**TASK GOAL:** Please output the data below exactly as given, starting at its first line and stopping after the line that contains "with corner boards, a".

---------------

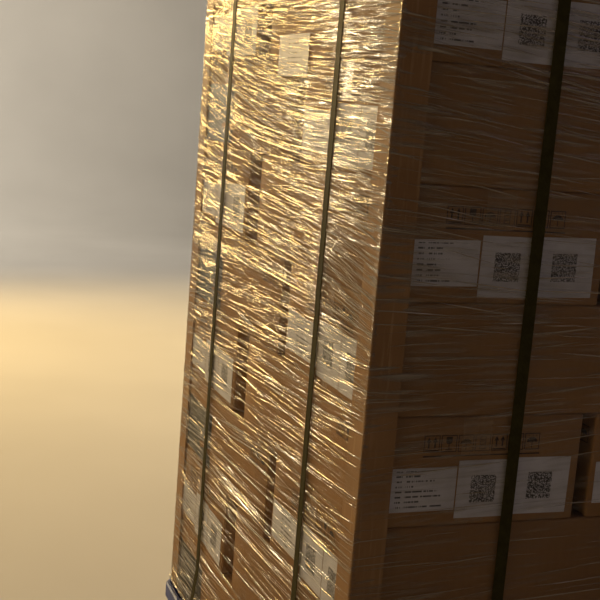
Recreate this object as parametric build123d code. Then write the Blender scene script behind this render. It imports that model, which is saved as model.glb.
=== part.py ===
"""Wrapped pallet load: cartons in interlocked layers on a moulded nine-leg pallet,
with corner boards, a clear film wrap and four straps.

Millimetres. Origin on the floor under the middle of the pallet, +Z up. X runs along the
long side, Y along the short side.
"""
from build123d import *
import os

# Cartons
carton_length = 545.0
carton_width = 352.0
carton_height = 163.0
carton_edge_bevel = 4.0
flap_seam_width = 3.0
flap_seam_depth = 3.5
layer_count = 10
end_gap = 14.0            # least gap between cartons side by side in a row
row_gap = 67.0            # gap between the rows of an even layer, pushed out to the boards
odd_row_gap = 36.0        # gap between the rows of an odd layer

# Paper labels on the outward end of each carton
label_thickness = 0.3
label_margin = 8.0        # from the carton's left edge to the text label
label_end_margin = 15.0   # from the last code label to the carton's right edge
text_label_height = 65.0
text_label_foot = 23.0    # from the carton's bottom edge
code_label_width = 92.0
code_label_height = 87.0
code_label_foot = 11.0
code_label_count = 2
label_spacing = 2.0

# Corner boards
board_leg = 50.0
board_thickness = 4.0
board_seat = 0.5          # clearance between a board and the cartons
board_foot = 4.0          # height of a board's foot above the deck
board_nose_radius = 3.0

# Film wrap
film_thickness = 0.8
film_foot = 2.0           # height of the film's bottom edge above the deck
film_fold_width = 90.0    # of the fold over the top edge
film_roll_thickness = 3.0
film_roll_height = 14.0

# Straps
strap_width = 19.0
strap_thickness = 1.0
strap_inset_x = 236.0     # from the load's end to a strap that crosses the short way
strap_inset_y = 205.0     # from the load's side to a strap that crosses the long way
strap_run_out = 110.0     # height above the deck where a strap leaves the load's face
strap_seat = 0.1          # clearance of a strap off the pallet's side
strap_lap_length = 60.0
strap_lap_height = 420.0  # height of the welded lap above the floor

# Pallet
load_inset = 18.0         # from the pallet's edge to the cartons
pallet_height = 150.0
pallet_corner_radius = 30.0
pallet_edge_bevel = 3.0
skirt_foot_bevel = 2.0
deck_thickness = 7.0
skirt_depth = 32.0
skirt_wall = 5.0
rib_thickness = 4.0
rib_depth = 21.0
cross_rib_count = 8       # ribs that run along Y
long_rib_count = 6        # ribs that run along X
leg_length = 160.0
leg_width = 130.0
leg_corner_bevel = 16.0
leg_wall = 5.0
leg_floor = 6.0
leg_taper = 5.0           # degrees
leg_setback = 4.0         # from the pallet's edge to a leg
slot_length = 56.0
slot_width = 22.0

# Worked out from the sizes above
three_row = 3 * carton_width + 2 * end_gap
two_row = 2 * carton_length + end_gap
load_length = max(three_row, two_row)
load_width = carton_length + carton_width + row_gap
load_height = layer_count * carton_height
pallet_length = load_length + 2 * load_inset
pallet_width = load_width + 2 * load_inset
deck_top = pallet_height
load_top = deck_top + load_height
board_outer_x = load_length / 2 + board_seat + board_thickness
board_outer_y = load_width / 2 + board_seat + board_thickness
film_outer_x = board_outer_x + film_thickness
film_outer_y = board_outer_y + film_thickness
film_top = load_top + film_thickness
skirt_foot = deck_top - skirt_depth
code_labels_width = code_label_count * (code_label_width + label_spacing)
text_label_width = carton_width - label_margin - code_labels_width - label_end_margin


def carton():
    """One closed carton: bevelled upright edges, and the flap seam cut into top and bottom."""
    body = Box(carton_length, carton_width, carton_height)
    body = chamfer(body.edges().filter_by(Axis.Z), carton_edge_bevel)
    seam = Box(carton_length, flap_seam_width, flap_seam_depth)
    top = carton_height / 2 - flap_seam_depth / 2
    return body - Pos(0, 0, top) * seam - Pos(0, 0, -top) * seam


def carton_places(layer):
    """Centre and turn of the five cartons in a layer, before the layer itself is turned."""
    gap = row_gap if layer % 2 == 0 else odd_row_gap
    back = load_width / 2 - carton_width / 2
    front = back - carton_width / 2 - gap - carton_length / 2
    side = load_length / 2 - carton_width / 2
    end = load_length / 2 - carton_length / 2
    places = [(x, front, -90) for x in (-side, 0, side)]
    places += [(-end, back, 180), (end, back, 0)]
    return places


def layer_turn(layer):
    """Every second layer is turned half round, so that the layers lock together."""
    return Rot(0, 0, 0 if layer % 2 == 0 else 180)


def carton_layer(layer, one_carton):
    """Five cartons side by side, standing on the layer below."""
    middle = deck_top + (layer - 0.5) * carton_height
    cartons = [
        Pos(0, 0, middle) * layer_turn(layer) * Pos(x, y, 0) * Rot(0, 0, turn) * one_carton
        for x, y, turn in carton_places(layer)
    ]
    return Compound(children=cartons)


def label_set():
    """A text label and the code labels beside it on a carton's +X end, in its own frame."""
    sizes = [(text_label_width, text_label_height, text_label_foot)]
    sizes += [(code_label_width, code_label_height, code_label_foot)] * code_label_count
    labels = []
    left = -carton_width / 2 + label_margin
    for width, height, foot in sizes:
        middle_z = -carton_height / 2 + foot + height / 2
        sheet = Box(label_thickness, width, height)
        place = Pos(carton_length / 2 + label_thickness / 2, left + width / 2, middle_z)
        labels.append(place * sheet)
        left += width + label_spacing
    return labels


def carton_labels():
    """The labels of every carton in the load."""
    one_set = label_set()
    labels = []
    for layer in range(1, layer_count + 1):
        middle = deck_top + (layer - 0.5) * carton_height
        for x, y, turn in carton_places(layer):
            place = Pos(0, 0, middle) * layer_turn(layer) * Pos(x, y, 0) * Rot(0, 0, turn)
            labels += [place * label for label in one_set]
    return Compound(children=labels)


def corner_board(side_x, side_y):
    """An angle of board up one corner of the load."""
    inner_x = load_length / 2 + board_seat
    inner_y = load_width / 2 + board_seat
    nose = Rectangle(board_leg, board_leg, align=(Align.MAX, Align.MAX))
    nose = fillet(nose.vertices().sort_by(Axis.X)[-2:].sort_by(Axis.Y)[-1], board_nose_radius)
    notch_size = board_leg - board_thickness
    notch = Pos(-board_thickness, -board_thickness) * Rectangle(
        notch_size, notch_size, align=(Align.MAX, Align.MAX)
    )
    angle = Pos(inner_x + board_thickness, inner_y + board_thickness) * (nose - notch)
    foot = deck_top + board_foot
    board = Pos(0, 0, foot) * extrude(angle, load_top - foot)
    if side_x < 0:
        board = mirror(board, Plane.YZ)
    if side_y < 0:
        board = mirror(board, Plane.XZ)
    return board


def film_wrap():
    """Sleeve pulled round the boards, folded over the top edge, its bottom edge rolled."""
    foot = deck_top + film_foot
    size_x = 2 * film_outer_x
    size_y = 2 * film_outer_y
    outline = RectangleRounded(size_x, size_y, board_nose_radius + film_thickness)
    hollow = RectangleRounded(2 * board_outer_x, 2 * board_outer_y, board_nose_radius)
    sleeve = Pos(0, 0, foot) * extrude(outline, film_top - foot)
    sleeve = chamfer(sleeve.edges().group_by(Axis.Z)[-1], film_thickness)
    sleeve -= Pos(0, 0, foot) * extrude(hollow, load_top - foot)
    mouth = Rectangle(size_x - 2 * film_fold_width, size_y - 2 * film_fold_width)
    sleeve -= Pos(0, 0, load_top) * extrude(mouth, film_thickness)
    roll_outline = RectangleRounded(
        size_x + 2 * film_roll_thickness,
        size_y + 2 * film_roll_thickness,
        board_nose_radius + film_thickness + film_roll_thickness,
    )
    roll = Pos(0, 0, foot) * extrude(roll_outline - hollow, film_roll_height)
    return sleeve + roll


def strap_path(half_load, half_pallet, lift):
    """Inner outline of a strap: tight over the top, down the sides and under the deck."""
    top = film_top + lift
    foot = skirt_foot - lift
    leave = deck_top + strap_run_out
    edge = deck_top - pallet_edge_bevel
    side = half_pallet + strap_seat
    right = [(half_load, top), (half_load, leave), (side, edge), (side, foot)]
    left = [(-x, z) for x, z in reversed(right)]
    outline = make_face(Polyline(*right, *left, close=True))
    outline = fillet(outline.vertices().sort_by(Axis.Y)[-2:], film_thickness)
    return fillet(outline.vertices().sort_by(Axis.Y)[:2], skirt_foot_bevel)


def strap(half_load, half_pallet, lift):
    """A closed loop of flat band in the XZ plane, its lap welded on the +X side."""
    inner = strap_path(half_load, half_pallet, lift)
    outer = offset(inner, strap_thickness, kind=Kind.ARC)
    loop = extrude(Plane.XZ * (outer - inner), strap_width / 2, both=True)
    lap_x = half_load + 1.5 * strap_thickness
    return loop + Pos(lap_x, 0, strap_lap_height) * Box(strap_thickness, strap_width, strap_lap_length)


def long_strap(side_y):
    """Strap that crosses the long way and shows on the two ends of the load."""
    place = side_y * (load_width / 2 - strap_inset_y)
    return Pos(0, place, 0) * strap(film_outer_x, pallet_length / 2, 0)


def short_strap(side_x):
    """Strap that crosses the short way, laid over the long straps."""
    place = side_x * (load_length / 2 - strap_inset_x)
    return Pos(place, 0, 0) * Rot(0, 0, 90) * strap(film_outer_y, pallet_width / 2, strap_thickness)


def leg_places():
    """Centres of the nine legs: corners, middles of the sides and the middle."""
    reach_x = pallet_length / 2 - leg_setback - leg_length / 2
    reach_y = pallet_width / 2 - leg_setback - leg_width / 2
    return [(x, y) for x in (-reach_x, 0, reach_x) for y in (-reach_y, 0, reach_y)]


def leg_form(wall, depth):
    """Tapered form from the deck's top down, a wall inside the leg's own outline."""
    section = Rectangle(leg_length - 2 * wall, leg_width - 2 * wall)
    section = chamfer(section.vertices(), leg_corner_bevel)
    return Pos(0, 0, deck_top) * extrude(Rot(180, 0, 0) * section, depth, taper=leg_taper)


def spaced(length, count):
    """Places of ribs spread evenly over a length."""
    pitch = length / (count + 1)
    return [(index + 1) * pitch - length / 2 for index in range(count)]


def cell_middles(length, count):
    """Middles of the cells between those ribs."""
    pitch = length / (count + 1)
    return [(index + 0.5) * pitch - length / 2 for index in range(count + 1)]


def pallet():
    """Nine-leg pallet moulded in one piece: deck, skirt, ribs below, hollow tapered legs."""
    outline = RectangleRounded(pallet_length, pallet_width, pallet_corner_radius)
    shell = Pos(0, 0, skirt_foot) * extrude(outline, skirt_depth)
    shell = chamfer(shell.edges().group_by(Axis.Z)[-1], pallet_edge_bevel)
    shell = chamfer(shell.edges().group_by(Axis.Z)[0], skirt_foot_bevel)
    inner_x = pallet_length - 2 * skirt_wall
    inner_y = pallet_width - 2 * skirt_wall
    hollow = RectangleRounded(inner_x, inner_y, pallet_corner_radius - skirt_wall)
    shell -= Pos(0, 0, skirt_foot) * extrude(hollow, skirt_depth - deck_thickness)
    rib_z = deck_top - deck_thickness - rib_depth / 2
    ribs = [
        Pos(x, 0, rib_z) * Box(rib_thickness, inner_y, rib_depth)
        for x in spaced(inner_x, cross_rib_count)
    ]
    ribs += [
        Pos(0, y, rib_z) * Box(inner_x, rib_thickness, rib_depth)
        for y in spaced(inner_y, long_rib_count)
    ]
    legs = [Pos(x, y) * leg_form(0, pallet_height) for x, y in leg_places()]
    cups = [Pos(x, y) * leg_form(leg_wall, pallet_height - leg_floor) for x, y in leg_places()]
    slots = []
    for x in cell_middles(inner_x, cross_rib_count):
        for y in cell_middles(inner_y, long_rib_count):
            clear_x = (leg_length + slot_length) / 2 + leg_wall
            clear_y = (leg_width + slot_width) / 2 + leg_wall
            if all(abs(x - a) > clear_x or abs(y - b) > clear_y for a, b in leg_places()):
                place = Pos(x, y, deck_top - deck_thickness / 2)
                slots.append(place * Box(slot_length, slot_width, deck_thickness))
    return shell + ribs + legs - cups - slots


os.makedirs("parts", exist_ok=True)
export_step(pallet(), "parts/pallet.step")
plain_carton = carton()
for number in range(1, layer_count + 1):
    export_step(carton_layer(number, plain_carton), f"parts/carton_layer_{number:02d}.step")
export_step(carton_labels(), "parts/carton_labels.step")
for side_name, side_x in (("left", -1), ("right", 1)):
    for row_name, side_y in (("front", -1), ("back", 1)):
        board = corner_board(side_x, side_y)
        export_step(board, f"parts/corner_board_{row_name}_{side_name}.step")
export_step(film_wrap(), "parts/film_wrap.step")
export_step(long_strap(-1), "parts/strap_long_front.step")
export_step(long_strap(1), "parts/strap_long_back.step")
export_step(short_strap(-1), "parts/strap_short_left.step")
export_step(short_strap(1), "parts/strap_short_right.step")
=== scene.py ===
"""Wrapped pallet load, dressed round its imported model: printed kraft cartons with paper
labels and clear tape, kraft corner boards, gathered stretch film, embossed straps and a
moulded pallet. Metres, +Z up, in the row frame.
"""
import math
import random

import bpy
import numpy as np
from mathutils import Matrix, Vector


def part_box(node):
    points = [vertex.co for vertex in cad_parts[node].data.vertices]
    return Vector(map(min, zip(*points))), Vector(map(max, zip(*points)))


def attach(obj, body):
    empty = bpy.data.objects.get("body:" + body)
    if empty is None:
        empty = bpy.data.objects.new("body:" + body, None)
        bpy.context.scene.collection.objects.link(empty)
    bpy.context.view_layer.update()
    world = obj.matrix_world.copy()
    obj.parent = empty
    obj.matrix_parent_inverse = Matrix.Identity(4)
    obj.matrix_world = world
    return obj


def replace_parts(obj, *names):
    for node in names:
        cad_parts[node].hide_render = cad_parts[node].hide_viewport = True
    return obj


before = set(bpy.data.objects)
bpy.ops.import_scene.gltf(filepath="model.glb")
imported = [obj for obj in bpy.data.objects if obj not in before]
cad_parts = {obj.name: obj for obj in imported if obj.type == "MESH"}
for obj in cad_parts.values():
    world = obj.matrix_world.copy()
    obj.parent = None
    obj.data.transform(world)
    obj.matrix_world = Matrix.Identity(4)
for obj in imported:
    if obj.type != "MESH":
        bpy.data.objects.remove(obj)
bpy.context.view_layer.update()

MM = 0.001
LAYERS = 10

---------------

**RESULT:**
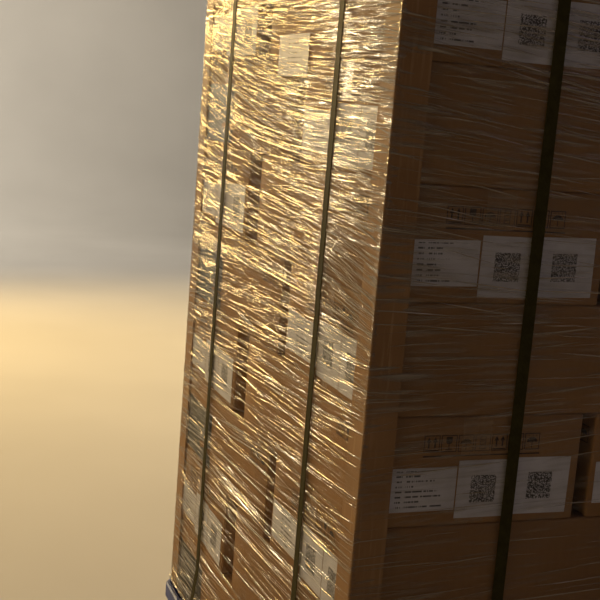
Recreate this object as parametric build123d code. Then write the Blender scene script behind this render. It imports that model, which is saved as model.glb.
=== part.py ===
"""Wrapped pallet load: cartons in interlocked layers on a moulded nine-leg pallet,
with corner boards, a clear film wrap and four straps.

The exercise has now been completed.